One of the best things about traveling is the people you meet along the way. Traveling gives you something to talk about – where have you been? Where is your favourite place? But getting a bit deeper is easier when answering the question, “Where are you from?” sparks an entire conversation.

I once saw a quote that said telling someone you’re from Bermuda is like telling someone you’re from Disney World. It truly sparks awe and wonder. It’s very fun to tell people that you hail from an obscure island that they’ve only heard about in myths. Yes, Bermuda is a real place. No, it’s not just a triangle. Is the Bermuda Triangle real? Well, my answer will depend on my mood and whether I feel like messing with you

As can be your ethnic background and accent

Many of us from islands are an ethnic melting pot and possess physical features that are vastly different to travelers you may meet from places like Sweden, Australia, and England. A combination of dark skin, green eyes and long blond hair often starts a conversation, which for introverts is a Godsend! Being introduced to so many people around the world you realize just how many mixed people there are out there, and it’s fun to find each other and talk about our backgrounds and different experiences growing up.

Bermudians accents range from true Bermudian, to North American and British, and even a combination of all of the above. As aforementioned, Bermuda is a melting pot, and many of us go to school and university abroad and live abroad.  The true Bermudian accent is nothing like you’ve ever heard before or would ever expect, so whether you have it or not, people will want to ask you about why you speak the way you do!

We can find Bermuda connections in the most random places

Along my travels I’ve met many people who say they know a Bermudian, generally through boarding school. The private school population in Bermuda is very small and tight-knit and each time I asked for the name I knew that fellow Bermudian. This happened at a random yoga hotel in Siargao Island, in a nightclub in Bali, and even on a floating bar in the middle of the ocean in Palawan, Philippines.

When I was in Guatemala, my friend and I were in El Paredon, which is pretty off the beaten track. The Pacific beach town has only a handful of hotels and restaurants, yet we ran into a friend from Bermuda we grew up with while walking down the one paved road!

We’re spoiled when it comes to beaches

Bermuda has some of the most spectacular beaches with crystal clear, bright blue water and because of this, I will be subject to any beach that is less than perfect. I have actively sought out that bright blue water, finding it in places like Koh Lipe, Thailand and Komodo in Indonesia, and have been thoroughly disappointed by the popular beaches in Malaysia and Bali. Brown sand and water you can’t see to the bottom in? No thank you!

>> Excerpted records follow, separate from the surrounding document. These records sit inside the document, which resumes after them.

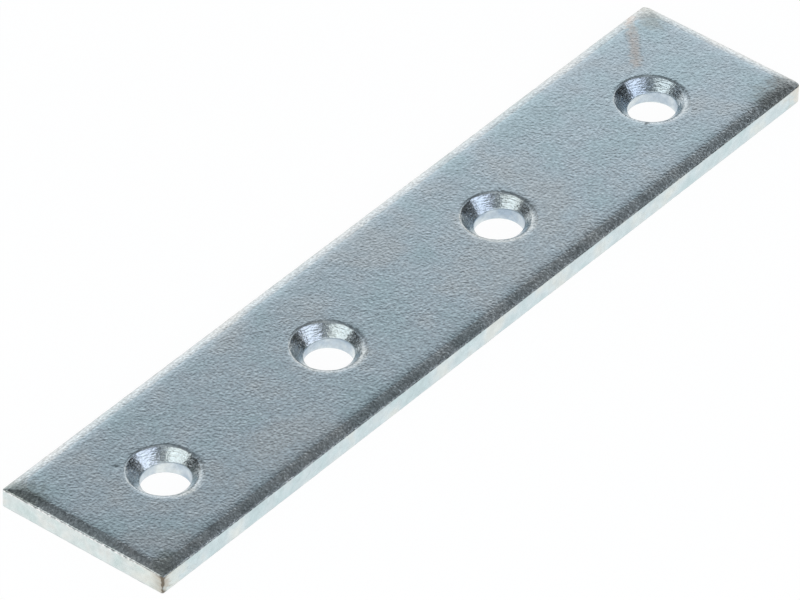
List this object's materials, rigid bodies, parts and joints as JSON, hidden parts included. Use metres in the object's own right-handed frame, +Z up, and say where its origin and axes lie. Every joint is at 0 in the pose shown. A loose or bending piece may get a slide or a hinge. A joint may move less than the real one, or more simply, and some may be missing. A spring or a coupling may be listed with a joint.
{
  "type": "mending plate",
  "caption": "Straight flat steel mending plate with rolled sheared edges and a centre row of countersunk screw holes, bright zinc plated.",
  "frame": {"origin": "centre of the underside, the flat face that lies on the work", "axes": "+X along the plate, +Y across it, +Z up out of the countersunk face"},
  "size_m": [0.1, 0.02, 0.0025],
  "materials": {
    "zinc_plated_steel": "bright zinc electroplate over mild steel, satin with a fine orange-peel grain"
  },
  "bodies": {
    "root": {"mending_plate": "zinc_plated_steel"}
  },
  "joints": []
}
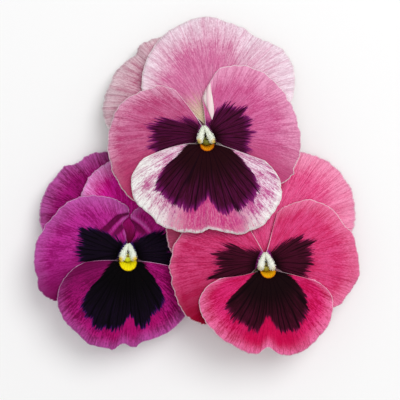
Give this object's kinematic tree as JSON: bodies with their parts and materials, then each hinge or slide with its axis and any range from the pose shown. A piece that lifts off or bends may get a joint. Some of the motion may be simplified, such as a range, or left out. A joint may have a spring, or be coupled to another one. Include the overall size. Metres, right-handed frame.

Knowing how to ride a moped is a plus

I’ve been riding a mope since I was fifteen and being comfortable on a scooter had such a positive impact on my travels. One thing they don’t tell you about Bali is the traffic is horrible, you can sit in traffic for hours in a car in what would take you a fraction of the time on a bike. I lived in Bali for three months and rented a moped and it was the most empowering exercise of independence. I had the confidence to ride like a local – nip through traffic, cruise on the highway with all of my luggage (and my friend and all of her luggage on the back!), even ride on the sidewalk to get around traffic jams. I saw places and had experiences I would never have had if I were subject to traveling only by taxi.

You’re used to being on island time

City people tend to struggle on islands due to the laid-back nature of island culture. They like the hustle and bustle and everything being available right away.  But from and island like Bermuda, we can tolerate slow service, slow walkers, slow WiFi and everything being on island time

Are you from a tourist destination or a random place? I’d love to hear about your experiences traveling in the comments below!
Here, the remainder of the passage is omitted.